On April 18, 2022, the IRS released a Listing of Required Modifications and Information Package (LRM) to provide practitioners with samples of plan provisions that satisfy IRC Section 403(b). Specifically, the LRM has been updated to reflect changes made in the IRS 2022 Cumulative List of Changes for §403(b) Pre-approved Plans (which we recently discussed in this article from the February 15, 2022, edition of Compliance Corner). Plans being submitted for opinion letters for the second remedial amendment cycle under the IRS’ §403(b) Pre-approved Plan Program must comply with the changes found on the 2022 Cumulative List.

The LRM is intended to assist §403(b) plan providers with drafting compliant plan documents, but insurance companies and custodians may also review this language in the sample provisions in drafting terms of annuity contracts and custodial accounts. The LRM does not provide sample language for plans that may be covered by Title I of ERISA.

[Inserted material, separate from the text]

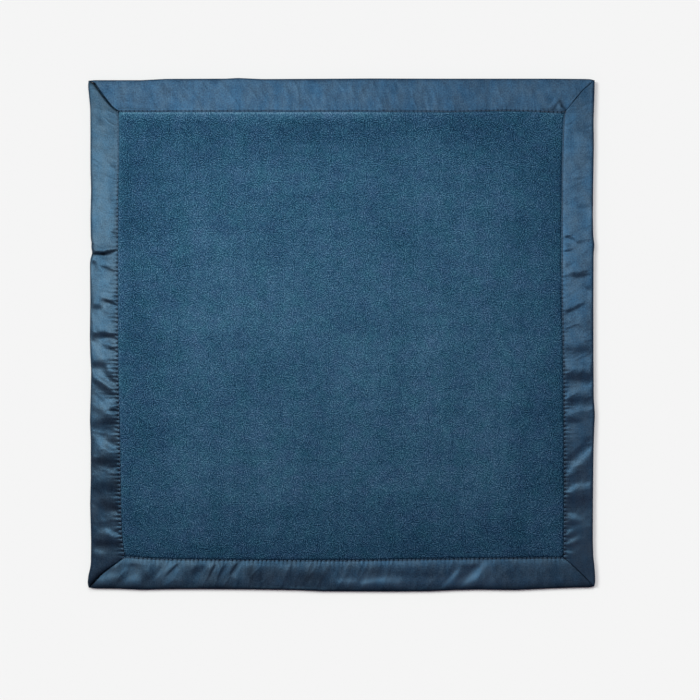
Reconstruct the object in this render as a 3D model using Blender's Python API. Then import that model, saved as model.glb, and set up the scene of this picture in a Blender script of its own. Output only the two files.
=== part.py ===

Part I of the LRM contains general sample plan provisions applicable to all §403(b) pre-approved plans and provisions that are applicable to §403(b) plans that only accept elective deferrals. Part II of the LRM contains additional sample provisions for those §403(b) pre-approved plans that accept contributions other than elective deferrals. Parts III and IV contain sample provisions for Standardized and Nonstandardized §403(b) pre-approved plans, respectively. Part V contains a simple plan provision for a retirement income account.

403(b) plan sponsors and providers should familiarize themselves with this guidance as they prepare §403(b) pre-approved plan submissions.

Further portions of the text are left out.